When the rubber hits the road
Encore and company transition to a greener, carbon free environment. Our thoughts, programs and plans on how to become a more responsible, corporate citizen and planetary resident. Part two of three.
Photo Credit: Ryan Divine
Let’s move on to the part of our company that actually meets the road. We have researched the rolling resistance of our tires and found there were definitely rubber and tire configuration models that had enough of a decrease in resistance as they rolled down the highway, that they did save fuel. And that increased mileage was good for the environment, our infrastructure needs and the bank.
You might want to check the rolling resistance of your personal tires, those figures are noted right on the specifications. We were always so concerned with traction we never paid much mind to the friction price between the tires and the tarmack.
We looked at the best of the tires, the least friction for every turn of the wheel; and the data was tempting and real. But as we consulted with our tire experts; salesman yes, but damn good ones whose word I can trust; we found there was a loss of grip or traction in these smooth, very hard, lightly gripped tires. In this scenario we always think of that last shred of traction keeping your unit on the road, after slidding over an ice patch, skidding toward a stop sign, or coming out of a greasy mud hole to a hill you ‘have’ to make.
We cannot take that risk. Encore will not give up an inch of traction to save a few dollars of fuel. We have a great operation, a system of known types of tread and tires, and the resulting traction and wear characteristic that is working well. We will not ignore this resistance data, but until better traction is a component of that property, we will stay with the proven methodology we use now.
Even our 18 and 20 inch wide, heavy, front tires are lasting 2-3 years, and some of the trailer rubber is over 7 and still in very good shape. (the center axles). This is a credit to our trailer mechanics, and the bi weekly tire inspections. Maintenance should get much more credit for the longevity of trailer and tractors and the reflective benefits for our carbon footprint and reliability of our fleet. It all works together.
The color white is the most reflective of all the spectrum. It is a safer choice, and if kept up, a bright object, easily visible as we roll down the highways of Alberta. ‘If’ they are kept up. It’s a lot of work washing and brushing down a big unit; but even with our powerful, hot spray system; the trucks appeared to have a dull film, a tired look. The new shine was just a memory. But we have tried a new system. We installed a separate foam system that sprays a blizzard of white over the cab, chassis, and on board cranes. And it has given our units a brand new look. It’s noticeable. No more eye pollution.
Our environmental audit search continued into our yards; which are large enough to become dark places, especially as the winter nights lengthen. We installed 4 large diode lights in one of our yards and replaced one florescent. It was a revelation. They lit the night and the power bill has not changed.
We moved the experiment inside, where we have all florescent ballast lighting; and replaced one light with a similar wattage diode and compared the lights. The diode area was noticeably brighter, almost a glare. Our electrical wizards said they had different shades, they could add yellow. It seemed like they were prepared for this question, because they declared we would get the same light intensity, but cut the glare. That sounds perfect.

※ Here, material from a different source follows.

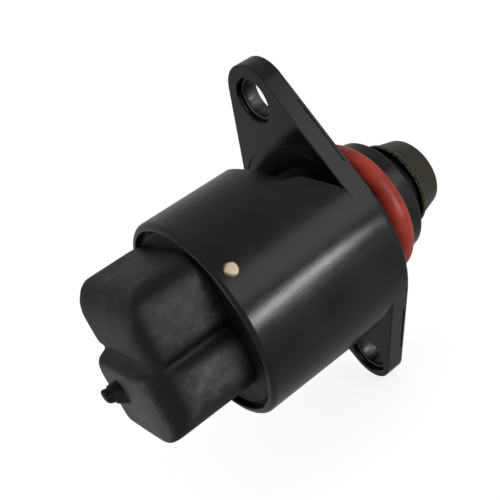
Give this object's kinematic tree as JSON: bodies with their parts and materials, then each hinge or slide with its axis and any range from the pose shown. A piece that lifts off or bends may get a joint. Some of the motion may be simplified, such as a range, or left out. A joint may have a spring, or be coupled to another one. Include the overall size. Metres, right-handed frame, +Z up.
{
  "type": "idle air control valve",
  "caption": "Stepper motor idle air control valve: black can with a two-ear flange, sealing ring round the nose, sliding pintle and a side-facing plug socket.",
  "frame": {"origin": "centre of the flange's mounting face on the valve axis", "axes": "+X along the valve axis towards the pintle, +Z up through the two ear holes, the socket opens to +Y"},
  "size_m": [0.0658, 0.035, 0.0597],
  "materials": {
    "moulded_housing": "satin moulded black plastic",
    "moulded_connector": "matte mottled dark plastic",
    "sleeve_steel": "bright pressed sleeve",
    "ring_rubber": "smooth red-orange rubber",
    "seal_compound": "black sealing compound",
    "bead_compound": "cream sealing compound",
    "terminal_metal": "plated bright",
    "plate_steel": "plain",
    "stator_steel": "zinc plated",
    "bobbin_plastic": "natural",
    "coil_wire": "enamelled copper wire",
    "bearing_steel": "ground and polished",
    "cage_metal": "pressed",
    "bush_bronze": "sintered",
    "bush_plastic": "moulded",
    "magnet_ferrite": "moulded ferrite",
    "hub_plastic": "moulded",
    "nut_bronze": "turned",
    "screw_steel": "ground",
    "pintle_metal": "satin olive-bronze coat"
  },
  "bodies": {
    "valve_body": {"housing": "moulded_housing", "upper_sleeve": "sleeve_steel", "lower_sleeve": "sleeve_steel", "o_ring": "ring_rubber", "connector_cover": "moulded_connector", "terminal_1": "terminal_metal", "terminal_2": "terminal_metal", "terminal_3": "terminal_metal", "terminal_4": "terminal_metal", "cover_seal": "seal_compound", "sealing_bead": "bead_compound", "end_plate": "plate_steel", "rear_bush": "bush_bronze", "rear_stator_cup": "stator_steel", "rear_pole_plate": "stator_steel", "front_pole_plate": "stator_steel", "front_stator_cup": "stator_steel", "rear_bobbin": "bobbin_plastic", "front_bobbin": "bobbin_plastic", "rear_coil": "coil_wire", "front_coil": "coil_wire", "bearing_outer_ring": "bearing_steel", "wave_washer": "plate_steel", "guide_bush": "bush_plastic"},
    "rotor": {"rotor_magnet": "magnet_ferrite", "rotor_hub": "hub_plastic", "rotor_nut": "nut_bronze", "bearing_inner_ring": "bearing_steel"},
    "ball_set": {"bearing_balls": "bearing_steel", "bearing_cage": "cage_metal"},
    "pintle": {"lead_screw": "screw_steel", "pintle_head": "pintle_metal"}
  },
  "joints": [
    {"name": "rotor_spin", "type": "hinge", "parent": "valve_body", "child": "rotor", "pos_m": [0, 0, 0], "axis": [1, 0, 0], "range_deg": [-1440, 1440]},
    {"name": "pintle_slide", "type": "slide", "parent": "valve_body", "child": "pintle", "axis": [1, 0, 0], "range_m": [-0.004, 0.004]},
    {"name": "ball_orbit", "type": "hinge", "parent": "valve_body", "child": "ball_set", "pos_m": [0, 0, 0], "axis": [1, 0, 0], "range_deg": [-580, 580]}
  ],
  "couplings": [
    {"joint": "pintle_slide", "follows": "rotor_spin", "m_per_rad": 0.00015915},
    {"joint": "ball_orbit", "follows": "rotor_spin", "ratio": 0.4008}
  ]
}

If we can reduce our power flow with the building, by more than half we are told, that will be a great saving for us, once the initial costs are paid. Whatever the short term price is; the long term environmental and infrastructure benefit have to have an impact. Spread our little experiment over the city, and we have an incredible carbon reduction, and a similar reduction in power generating needs.
We need that power for other uses. Many of Encore’s units are parked outside, in the lot. Each has its own designated spot, but all the units, in cold weather, are plugged in, and most plugs are dual function, or triple. Block heaters, battery chargers, battery box warmers, and a few pan heaters. That’s a lot of power pounding thru the meter box and we looked for a way to save some of that expense; how can we use less power?
And we found a way. Our plug in systems are now on a temperature controlled timer. Diesel engines don’t start getting cranky until about minus 7 degrees centigrade. Our system doesn’t turn on until the temp goes below that, otherwise it’s not even on. And unless its 25 or 30 below, we have the power cycle in 30 minute intervals. So even when it is full on, it’s still off half the time.
But let’s be realistic, at 25 or 30 below, we don’t want that cycle off for a split second. So at that point we override the system and switch everything to ludicrous speed. The savings are still significant but 30 below is a game changer. All the rules change, and this implacable foe must be fought with all available resources. This is Canada not Bermuda.